Mayor educación cívica sobre el debido proceso promoviendo programas educativos y campañas públicas que expliquen la gravedad para la institucionalidad democrática y social de no cumplir un mandato político, truncándolo deliberadamente; más lo nocivo de la cultura desestabilizadora y golpista que aún permanece en ciertos sectores políticos cuando no son gobierno y tienen funciones opositoras.
Desarrollar e implementar protocolos gubernamentales donde el Poder Ejecutivo debe contar con estrategias claras y firmes de comunicación institucional para responder rápidamente a acusaciones mediáticas sin sustento, evitando que el silencio sea interpretado como aceptación.
Reforzar jurídica y culturalmente la responsabilidad política de la oposición en sistemas republicanos, donde esta es fundamental, pero debe operar dentro de los límites constitucionales. Promover la rendición de cuentas de los actores opositores cuando recurren a prácticas de deslegitimación sistemática puede ayudar a contener los intentos destituyentes.
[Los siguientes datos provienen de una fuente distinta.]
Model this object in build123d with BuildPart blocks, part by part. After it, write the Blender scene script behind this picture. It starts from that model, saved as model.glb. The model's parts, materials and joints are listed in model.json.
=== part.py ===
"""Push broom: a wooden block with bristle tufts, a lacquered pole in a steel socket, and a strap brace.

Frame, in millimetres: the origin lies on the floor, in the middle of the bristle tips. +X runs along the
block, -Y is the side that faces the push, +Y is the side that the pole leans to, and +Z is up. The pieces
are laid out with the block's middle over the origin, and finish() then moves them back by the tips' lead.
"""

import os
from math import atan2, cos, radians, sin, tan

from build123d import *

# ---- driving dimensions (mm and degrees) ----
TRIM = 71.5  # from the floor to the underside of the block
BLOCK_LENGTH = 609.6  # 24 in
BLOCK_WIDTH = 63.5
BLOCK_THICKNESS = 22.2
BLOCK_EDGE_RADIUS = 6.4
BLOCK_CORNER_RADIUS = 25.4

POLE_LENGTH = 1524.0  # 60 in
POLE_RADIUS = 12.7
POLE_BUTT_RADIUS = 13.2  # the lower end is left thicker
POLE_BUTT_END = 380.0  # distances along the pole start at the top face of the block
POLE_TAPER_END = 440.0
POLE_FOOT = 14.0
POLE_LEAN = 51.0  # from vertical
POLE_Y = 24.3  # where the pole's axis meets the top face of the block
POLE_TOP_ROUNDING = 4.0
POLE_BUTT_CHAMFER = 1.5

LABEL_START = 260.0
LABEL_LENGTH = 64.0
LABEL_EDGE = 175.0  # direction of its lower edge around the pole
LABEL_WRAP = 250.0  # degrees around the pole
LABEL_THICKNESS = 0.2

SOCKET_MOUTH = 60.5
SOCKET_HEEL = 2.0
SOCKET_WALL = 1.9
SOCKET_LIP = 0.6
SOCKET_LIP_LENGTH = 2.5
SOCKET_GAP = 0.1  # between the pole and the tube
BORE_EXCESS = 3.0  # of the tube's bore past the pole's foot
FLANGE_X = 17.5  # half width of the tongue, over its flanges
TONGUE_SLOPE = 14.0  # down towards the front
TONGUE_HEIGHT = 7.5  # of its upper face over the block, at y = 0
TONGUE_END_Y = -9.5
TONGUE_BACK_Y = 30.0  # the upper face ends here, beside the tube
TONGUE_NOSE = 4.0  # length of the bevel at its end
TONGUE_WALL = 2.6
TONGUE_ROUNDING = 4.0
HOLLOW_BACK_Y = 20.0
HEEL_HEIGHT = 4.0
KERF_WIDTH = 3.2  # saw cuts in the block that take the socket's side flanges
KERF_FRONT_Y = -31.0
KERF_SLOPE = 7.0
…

En conclusión, la doble vara del debido proceso es hoy una de las expresiones más claras del uso político de la justicia y de los medios en Argentina. Su peligrosidad no reside únicamente en la injusticia que produce hacia una persona u otra, sino en el efecto corrosivo sobre la confianza ciudadana y en la creación de un ambiente golpista que amenaza la continuidad democrática y todo lo pernicioso que deviene de ello. Blindar las instituciones contra este tipo de dinámicas no es sólo un desafío jurídico, sino también cultural y político, en el cual está en juego la propia estabilidad del orden constitucional.